On Sunday, some 5,000 people, including foreign dignitaries, are expected to participate in a formal, two-hour ceremony beginning at 8am (0600 GMT). 
The funeral procession from the airport to Qunu will be led by the armed forces and Mandela will receive a 21-gun salute and a flyover by the South African Air Force. 
Saying goodbye
Since his death at his Johannesburg home on December 5, South Africans have turned out in pouring rain and blistering sunshine to say goodbye to the man they viewed as a liberator. 
Tens of thousands packed a soaked stadium in Soweto for a memorial service on Tuesday, which was attended by more than 70 world leaders. 
Up to 100,000 people filed past Mandela's open-casket for the three days it was displayed at the Union Buildings in Pretoria, the seat of government where he was inaugurated two decades earlier. 
Mandela was jailed for 27 years on Robben Island by the white-minority racist regime which he opposed, emerging from prison in 1990 and becoming president after the country's first multi-racial elections in 1994. 
A year before he was elected president, he won the Nobel Peace Prize along with FW de Clerk, South Africa's last apartheid-era president who helped negotiate the end of racial segregation with Mandela. 
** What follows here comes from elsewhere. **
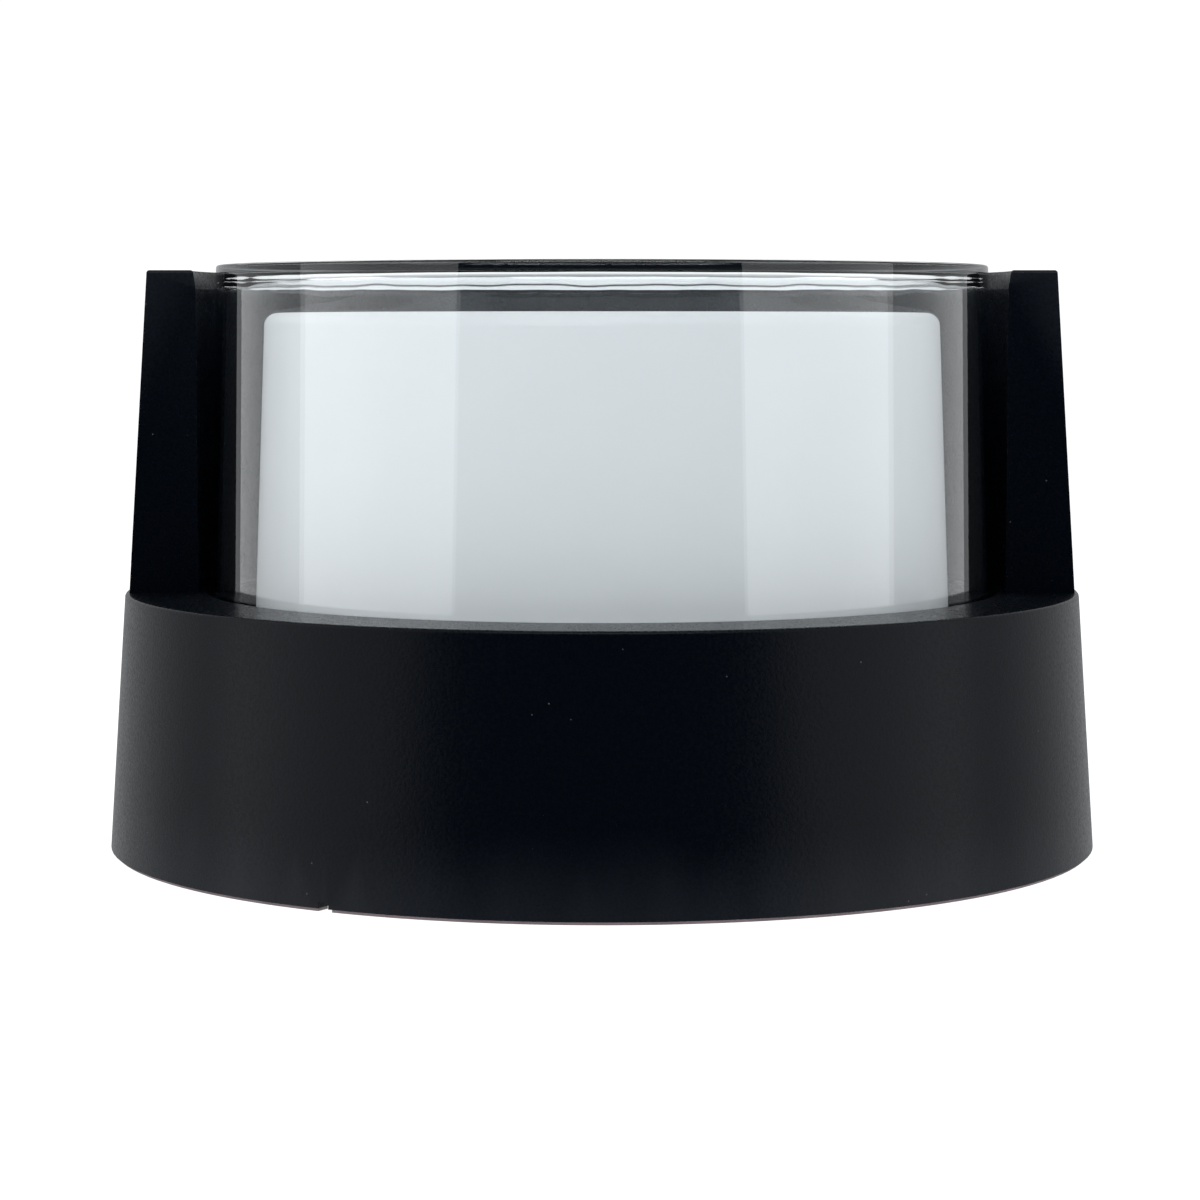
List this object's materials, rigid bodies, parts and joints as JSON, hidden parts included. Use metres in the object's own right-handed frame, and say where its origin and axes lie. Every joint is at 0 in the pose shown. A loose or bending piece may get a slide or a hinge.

Around 3,000 members of the media have already descended on Qunu where a special stage and marquee have been erected for the invited guests, who include Britain's Prince Charles. 
The funeral will be held according to traditional Xhosa rites overseen by male members of Mandela's clan. 
The slaughtering of an animal - a ritual performed through various milestones of a person's life - will form a crucial part of the event. 
During the ceremony, Mandela will be referred to as Dalibhunga, the name given to him at the age of 16 as he entered adulthood. 
Although Mandela never publicly declared his religious denomination, his family comes from a Methodist background.